Manipulation and sensing have long been considered two key pillars for unlocking robotics’ potential. There’s a fair bit of overlap between the two, of course. As grippers have become a fundamental element of industrial robotics, these systems require the proper mechanisms for interacting with the world around them.
Vision has long been a key to all of this, but companies are increasingly looking to tacticity as a method for gathering data. Among other things, it gives the robot a better sense of how much pressure to apply to a given object, be it a piece of produce or a human being.
A couple of months back, Edinburgh, Scotland-based startup Touchlab won the pitch-off at our TC Sessions: Robotics event, among some stiff competition. The judges agreed that the company’s approach to the creation of robotic skin is an important one that can help unlock fuller potential for sensing. The XPrize has thus far agreed, as well. The company is currently a finalist for the $10 million XPrize Avatar Competition.
The firm is currently working with German robotics firm Schunk, which is providing the gripper for the XPrize finals.
“Our mission is to make this electronic skin for robots to give machines the power of human touch,” co-founder and CEO Zaki Hussein said, speaking to TechCrunch from the company’s new office space. “There are a lot of elements going into replicating human touch. We manufacture this sensing technology. It’s thinner than human skin and it can give you the position and pressure wherever you put it on the robot. And it will also give you 3D forces at the point of contact, which allows robots to be able to do dexterous and challenging activities.”
To start, the company is looking into teleoperation applications (hence the whole XPrize Avatar thing) — specifically, using the system to remotely operate robots in understaffed hospitals.
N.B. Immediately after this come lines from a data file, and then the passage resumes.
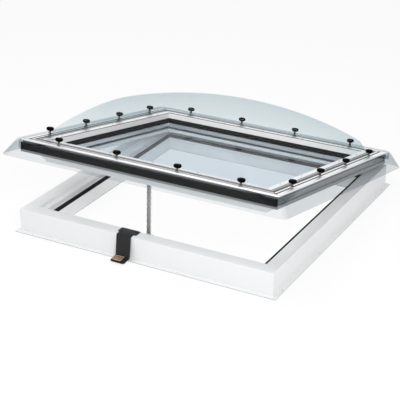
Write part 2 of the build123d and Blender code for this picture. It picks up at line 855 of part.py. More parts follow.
with BuildPart() as chain_bracket:
    with BuildSketch(sash_across.offset(chain_x - bracket_width / 2)):
        with Locations((bracket_face, -sash_depth)):
            Rectangle(bracket_plate, sash_ledge_thickness, align=(Align.MIN, Align.MIN))
    extrude(amount=bracket_width)
    for start in (chain_x + lug_inside, chain_x - lug_outside):
        with BuildSketch(sash_across.offset(start)):
            with Locations((bracket_face, -bracket_pin_drop)):
                Rectangle(pin_from_face, 2 * lug_radius, align=(Align.MIN, Align.CENTER))
            with Locations((mouth_y, -bracket_pin_drop)):
                Circle(lug_radius)
                Circle(head_pin_radius + pin_clearance, mode=Mode.SUBTRACT)
        extrude(amount=lug_thickness)

chain_bracket.part.label = "chain_bracket"
export_step(chain_bracket.part, "parts/chain_bracket.step")

with BuildPart() as chain_head_pin:
    with BuildSketch(sash_across.offset(chain_x - lug_outside)):
        with Locations((mouth_y, -bracket_pin_drop)):
            Circle(head_pin_radius)
    extrude(amount=2 * lug_outside)

chain_head_pin.part.label = "chain_head_pin"
export_step(chain_head_pin.part, "parts/chain_head_pin.step")

# Rain sensor: a bent plate hooked over the front of the kerb, with a bar on the rim
# and a foot in front of the flange that carries the pad
sensor_face = kerb_half + sensor_stand_off
sensor_foot_end = sensor_face + sensor_foot_length
sensor_section = section_plane(kerb_base).offset(-sensor_x)

with BuildPart() as rain_sensor_bracket:
    with BuildSketch(sensor_section):
        with BuildLine():
            FilletPolyline(
                (kerb_half - sensor_bar_end, kerb_height),
                (sensor_face, kerb_height),
                (sensor_face, sensor_foot_height),
                (sensor_foot_end, sensor_foot_height - sensor_foot_drop),
                radius=[1.5, sensor_bend_radius],
            )
            offset(amount=sensor_plate, side=Side.LEFT)
        make_face()
    extrude(amount=sensor_arm_width / 2, both=True)
    with BuildSketch(Plane.XY.offset(kerb_height)):
        with Locations((sensor_x, -kerb_half + (sensor_bar_start + sensor_bar_end) / 2)):
            RectangleRounded(sensor_bar_width, sensor_bar_end - sensor_bar_start, 2)
    extrude(amount=sensor_plate)

rain_sensor_bracket.part.label = "rain_sensor_bracket"
export_step(rain_sensor_bracket.part, "parts/rain_sensor_bracket.step")

foot_slope = atan2(sensor_foot_drop, sensor_foot_length)
foot_direction = Vector(0, -cos(foot_slope), -sin(foot_slope))
foot_normal = Vector(0, -sin(foot_slope), cos(foot_slope))
foot_tip = Vector(sensor_x + sensor_pad_shift, -sensor_foot_end, sensor_foot_height - sensor_foot_drop)
pad_reach = sensor_pad_edge + sensor_pad_length / 2
pad_centre = foot_tip - foot_direction * pad_reach + foot_normal * sensor_plate
pad_plane = Plane(origin=pad_centre, x_dir=(1, 0, 0), z_dir=foot_normal)

with BuildPart() as rain_sensor_pad:
    with BuildSketch(pad_plane):
        RectangleRounded(sensor_pad_width, sensor_pad_length, 2)
    extrude(amount=sensor_pad_thickness)

rain_sensor_pad.part.label = "rain_sensor_pad"
export_step(rain_sensor_pad.part, "parts/rain_sensor_pad.step")
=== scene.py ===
# A skylight for a flat roof: the finish of its kerb, sash, dome and chain opener, the
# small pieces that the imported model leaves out, and the plain studio round it.
# Metres, +Z up, the front towards -Y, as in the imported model.
import bmesh
import bpy
import json
from math import atan2, cos, pi, radians, sin, sqrt, tan
from mathutils import Matrix, Vector


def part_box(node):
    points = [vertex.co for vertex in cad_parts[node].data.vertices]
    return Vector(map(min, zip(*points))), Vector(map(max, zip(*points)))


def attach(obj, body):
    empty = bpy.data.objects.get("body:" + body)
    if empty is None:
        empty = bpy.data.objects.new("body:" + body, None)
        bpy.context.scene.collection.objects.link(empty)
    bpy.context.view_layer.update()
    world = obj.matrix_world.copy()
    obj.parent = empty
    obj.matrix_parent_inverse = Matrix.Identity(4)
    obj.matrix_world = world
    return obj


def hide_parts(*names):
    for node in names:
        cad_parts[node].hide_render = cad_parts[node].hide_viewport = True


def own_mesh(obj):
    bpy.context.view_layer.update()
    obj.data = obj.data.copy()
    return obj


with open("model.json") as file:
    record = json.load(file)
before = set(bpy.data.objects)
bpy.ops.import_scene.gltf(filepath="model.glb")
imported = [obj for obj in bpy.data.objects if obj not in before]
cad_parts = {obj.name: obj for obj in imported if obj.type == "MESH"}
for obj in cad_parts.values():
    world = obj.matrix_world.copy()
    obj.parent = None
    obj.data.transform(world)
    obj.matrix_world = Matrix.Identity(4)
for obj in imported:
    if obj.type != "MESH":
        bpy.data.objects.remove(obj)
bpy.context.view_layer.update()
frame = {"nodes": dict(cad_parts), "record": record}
nodes = frame["nodes"]
joints = {joint["name"]: joint for joint in frame["record"]["behaviour"]["joints"]}

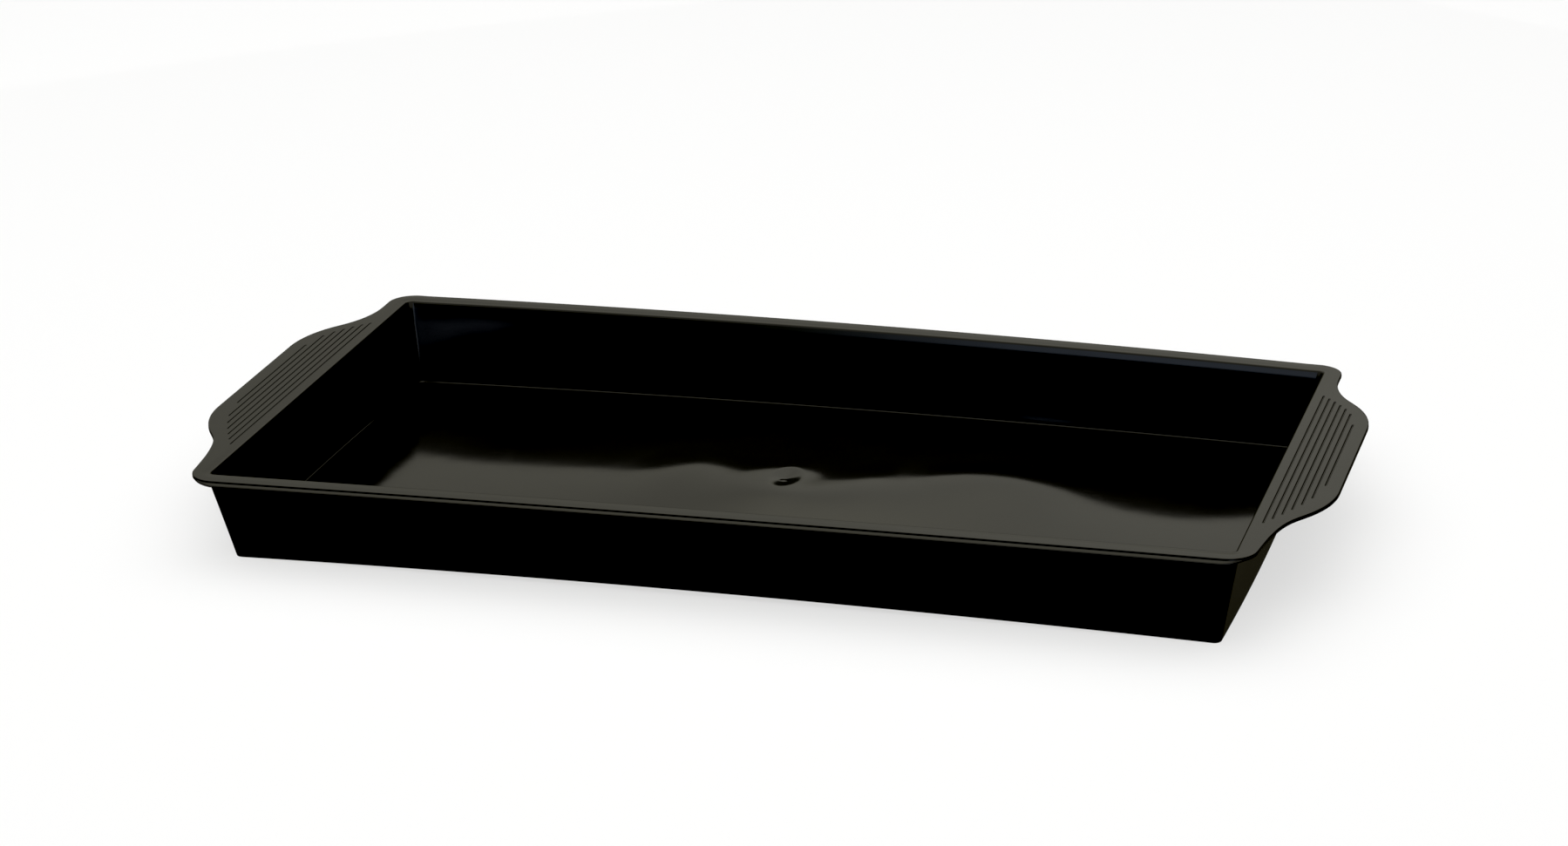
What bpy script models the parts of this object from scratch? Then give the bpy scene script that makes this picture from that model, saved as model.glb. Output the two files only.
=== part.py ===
"""Paint roller tray: a shallow drafted pan with a flat rim and a grooved handle at each end.

The real tray is one injection moulding with no fasteners and nothing that moves. It is modelled as
the five regions that a person would name: the watertight pan, the two long rims and the two handles,
which stay a hair's breadth apart. X runs along the tray, Y across it and Z up. The origin is the
middle of the underside. All sizes are in metres.
"""

import math

import bmesh
import bpy

# Driving dimensions
MOUTH_LENGTH = 0.500  # inside the walls, at the rim
MOUTH_WIDTH = 0.270
HEIGHT = 0.047
WALL = 0.002
DRAFT = 0.009  # how far each wall leans out between the base and the rim
PAN_RADIUS = 0.0035  # outside radius of the pan's corners and of its bottom edge
RIM_WIDTH = 0.0095  # from the mouth to the rim's outer edge
RIM_RADIUS = 0.014
LIP_DEPTH = 0.003  # the rim's outer edge turns down this far
LIP_WALL = 0.0018
GAP = 0.0003  # between neighbouring regions

# Handles
HANDLE_REACH = 0.034  # from the mouth to the handle's straight outer edge
FLANK_ANGLE = math.radians(37)  # between the flank and the tray's width
INNER_CURVE = 0.055  # radius where the flank leaves the rim
OUTER_CURVE = 0.062  # radius where the flank meets the straight outer edge
GRIP_HALF = 0.047  # half the straight outer edge
HANDLE_CENTRE = 0.0025  # the handles sit this far behind the tray's middle
PLATE = 0.002

# Grip grooves, from the one nearest the mouth outwards
GROOVE_HALF_LENGTHS = (0.095, 0.090, 0.0845, 0.0785, 0.072, 0.0635, 0.046)
GROOVE_SHIFT = 0.0013  # each groove sits this much further behind the tray's middle than the last
GROOVE_FIRST = 0.0059  # from the mouth to the first groove's centre line
GROOVE_PITCH = 0.0034
GROOVE_WIDTH = 0.0009
GROOVE_DEPTH = 0.0004

# The mark that the mould's feed point leaves in the floor
DIMPLE_RADIUS = 0.009
DIMPLE_FLAT_RADIUS = 0.004
DIMPLE_DEPTH = 0.0006

ARC_STEPS = 8
OVERSHOOT = 0.010  # how far a cutter passes the surface it cuts
BLACK_PLASTIC = (0.012, 0.012, 0.011, 1)
GLOSS_ROUGHNESS = 0.22

HALF_LENGTH = MOUTH_LENGTH / 2
HALF_WIDTH = MOUTH_WIDTH / 2
RIM_HALF_LENGTH = HALF_LENGTH + RIM_WIDTH
RIM_HALF_WIDTH = HALF_WIDTH + RIM_WIDTH
RIM_SPLIT = HALF_WIDTH + WALL + GAP  # where the long rims end and the handles begin


def clear_scene():
    for obj in list(bpy.data.objects):
        bpy.data.objects.remove(obj, do_unlink=True)


def new_collection(name):
    collection = bpy.data.collections.new(name)
    bpy.context.scene.collection.children.link(collection)
    return collection


def plastic(name):
    material = bpy.data.materials.new(name)
    material.use_nodes = True
    shader = material.node_tree.nodes["Principled BSDF"]
    shader.inputs["Base Color"].default_value = BLACK_PLASTIC
    shader.inputs["Roughness"].default_value = GLOSS_ROUGHNESS
    shader.inputs["Metallic"].default_value = 0
    return material


def add_mesh(name, shape, collection):
    """Turns a bmesh into an object in the collection."""
    mesh = bpy.data.meshes.new(name)
    shape.to_mesh(mesh)
    shape.free()
    obj = bpy.data.objects.new(name, mesh)
    collection.objects.link(obj)
    return obj


def add_box(name, low, high, collection):
    shape = bmesh.new()
    bmesh.ops.create_cube(shape, size=1)
    for vert in shape.verts:
        for axis in range(3):
            vert.co[axis] = high[axis] if vert.co[axis] > 0 else low[axis]
    return add_mesh(name, shape, collection)


def drafted_block(low, high, grow=0):
    """A block with the pan's outside shape between two heights, a little larger or smaller all round."""
    shape = bmesh.new()
    bmesh.ops.create_cube(shape, size=2)
    for vert in shape.verts:
        z = high if vert.co.z > 0 else low
        lean = WALL + grow - DRAFT * (HEIGHT - z) / HEIGHT
        vert.co.x *= HALF_LENGTH + lean
        vert.co.y *= HALF_WIDTH + lean
        vert.co.z = z
    return shape


def arc(centre, radius, start, end):
    """Points along an arc, angles measured from +X."""
    turns = [start + (end - start) * i / ARC_STEPS for i in range(ARC_STEPS + 1)]
    return [(centre[0] + radius * math.cos(a), centre[1] + radius * math.sin(a)) for a in turns]


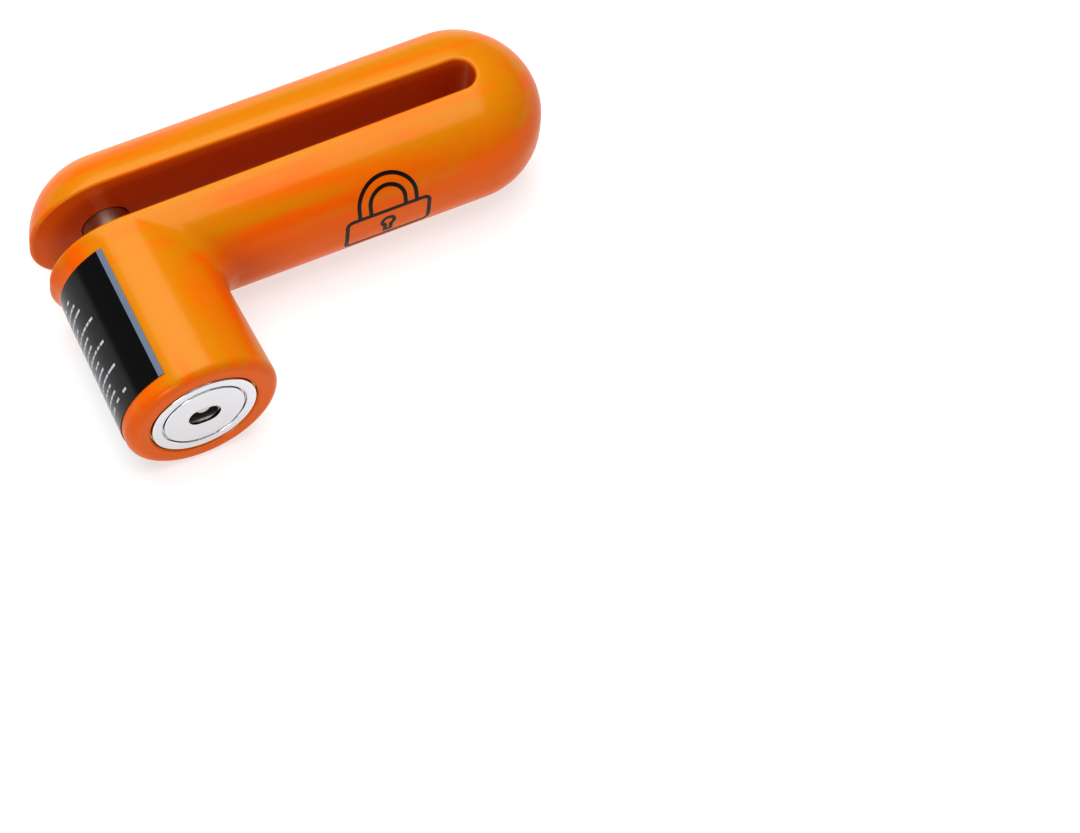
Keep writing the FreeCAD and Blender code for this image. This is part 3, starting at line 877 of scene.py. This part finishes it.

On one end, a TIAGo++ robot outfitted with its sensors lends human workers a pair of extra hands; on the other, an operator outfitted with a haptic VR bodysuit that translates all of the touch data. Though such technologies currently have their limitations.
“We have a layer of software that translates the pressure of the skin to the suit. We’re also using haptic gloves,” says Hussein. “Currently, our skin gathers a lot more data than we can currently transmit to the user over haptic interfaces. So there’s a little bit of a bottleneck. We can use the full potential of the best haptic interface of the day, but there is a point where the robot is feeling more than the user is able to.”
Additional information gathered by the robot is translated through a variety of different channels, such as visual data via a VR headset. The company is close to beginning real-world pilots with the system. “It will be in February,” says Hussein. “We’ve got a three-month hospital trial with the geriatric patients in the geriatric acute ward. This is a world-first, where this robot will be deployed in that setting.”